Today, February 14th, we celebrate Valentine's Day. Although it is currently celebrated as a lovers' holiday, with the giving of candy, flowers, or other gifts between couples in love or even in lust, it originated in 5th Century A.D. Rome as a tribute to St. Valentine, a Roman Catholic bishop.

For eight hundred years prior to the establishment of Valentine's Day, the Romans had practiced a hedonistic and pagan celebration in mid-February commemorating young men's rite of passage to the god Lupercus. The celebration featured a lottery, in which young men would draw the names of teenage girls from a box. The girl assigned to each young man in that manner would be his sexual companion during the remaining year.

In an effort to do away with the pagan festival and so-called Christianize it, Pope Gelasius ordered a slight change in the lottery. Instead of the names of young women, the box would contain the names of saints. Both men and women were allowed to draw from the box. The game was for each person to emulate the ways of the saint that they drew during the rest of the year. Needless to say, many of the young Roman men were not too pleased with the rule changes.

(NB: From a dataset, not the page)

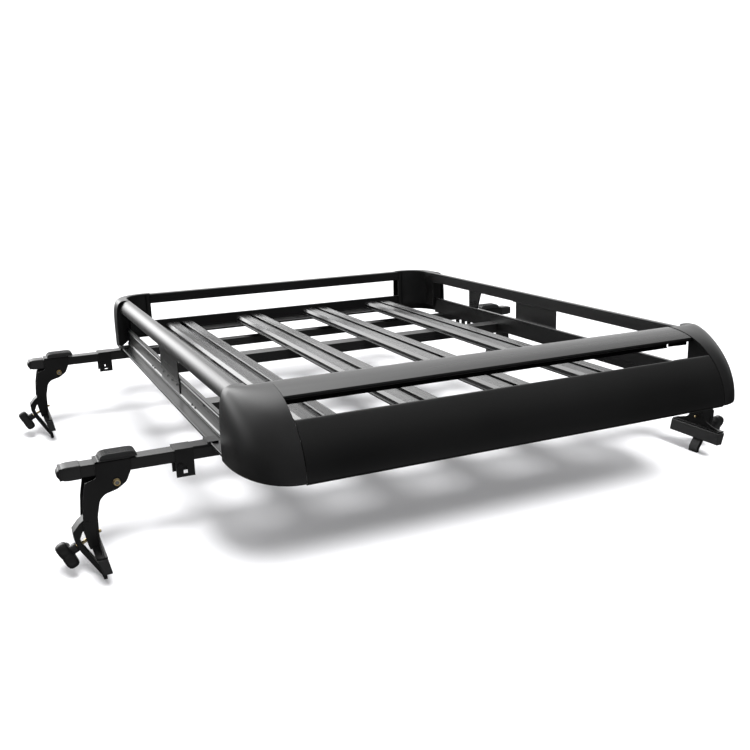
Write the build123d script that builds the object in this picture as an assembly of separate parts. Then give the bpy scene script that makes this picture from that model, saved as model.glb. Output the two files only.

Instead of the pagan god Lupercus, the Roman Catholic Church looked for a suitable patron saint of love to take his place. They found an appropriate choice in Bishop Valentine, who, in A.D. 270 had been beheaded by Emperor Claudius.

Claudius had determined that married men made poor soldiers. So he banned marriage from his empire. But Bishop Valentine would secretly marry young men that came to him. When Claudius found out about Bishop Valentine, he first tried to convert him to paganism. But Bishop Valentine reversed the strategy, trying instead to convert Claudius. When he failed, he was stoned and beheaded.